A él le mandan de virrey al Perú. Ella quiere acompañarle (fiel esposa) pero el rey, el muy pillín, se lo prohíbe porque se ha encaprichado de ella. Ella dice que irá así se oponga el papa de Roma (esto es mío), y el marido se estremece de gusto aun aparentando anuencia a la voluntad del monarca. Se mete en un convento y encarga un vestido ad hoc, pero lo que le llega es un traje de hombre, oh milagro, con el que partirá en lo primero que salga para América.

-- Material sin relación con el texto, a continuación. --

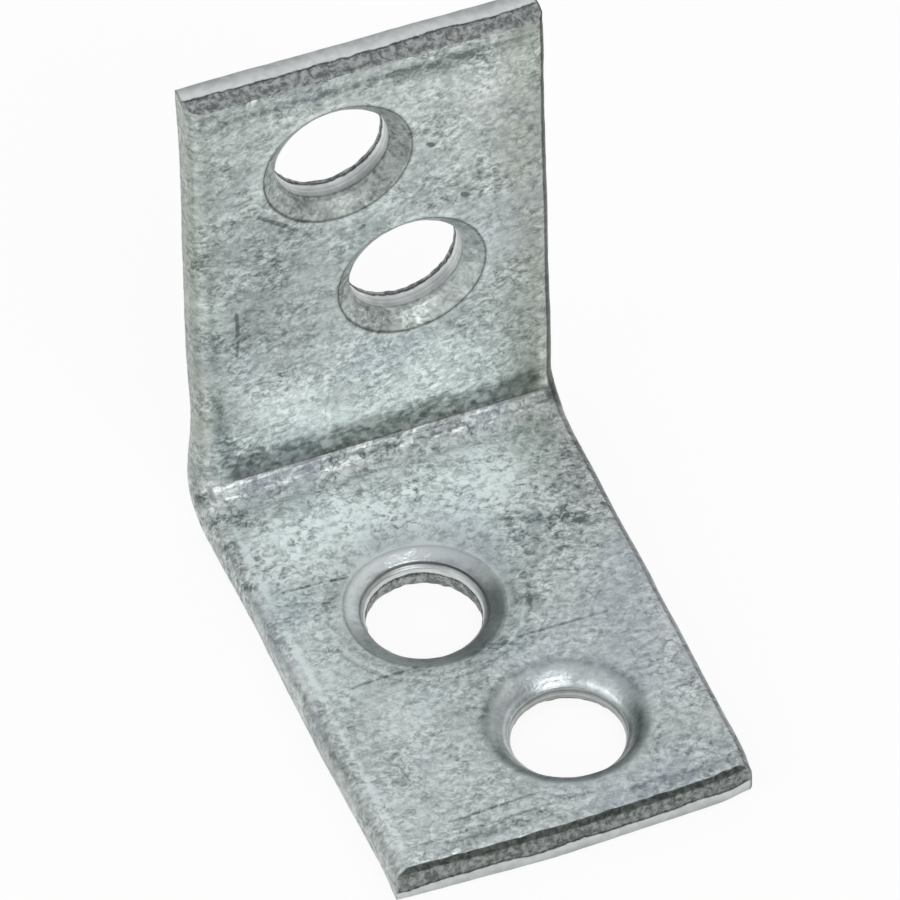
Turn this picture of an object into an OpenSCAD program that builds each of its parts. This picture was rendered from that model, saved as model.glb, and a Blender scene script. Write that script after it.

Ya en el Perú, nos encontramos con unos caciques apegados a sus ritos paganos, sobre quienes ejerce el mando un encomendero. Para sustraerla a peores destinos, la virreina toma a su servicio a una princesa de la tribu aquella, a la que enseña con provecho el catecismo. La señora enferma de gravedad y la india se contagia, pero cuenta con un remedio infalible: la quina, que le llevan sus compatriotas de tapadillo, porque el producto en cuestión es sagrado y constituye poco menos que un sacramento que evitará que el pueblo perezca algún día. En esto la india recuerda las enseñanzas de la señora sobre un Redentor que ofreció su vida por los hombres, y decide darle la quina a la señora. Pero las otras sirvientes, que le tienen ojeriza, la acusan de querer envenenar a nostrama

[destripe] Pero acaba bien. Por cierto, el traje de hombre, como habrán ustedes sospechado, se lo envió en marido [fin del destripe].

Todo esto en verso. Buen verso castellano, que don José María debía de haber ingerido y metabolizado como un buen jerez.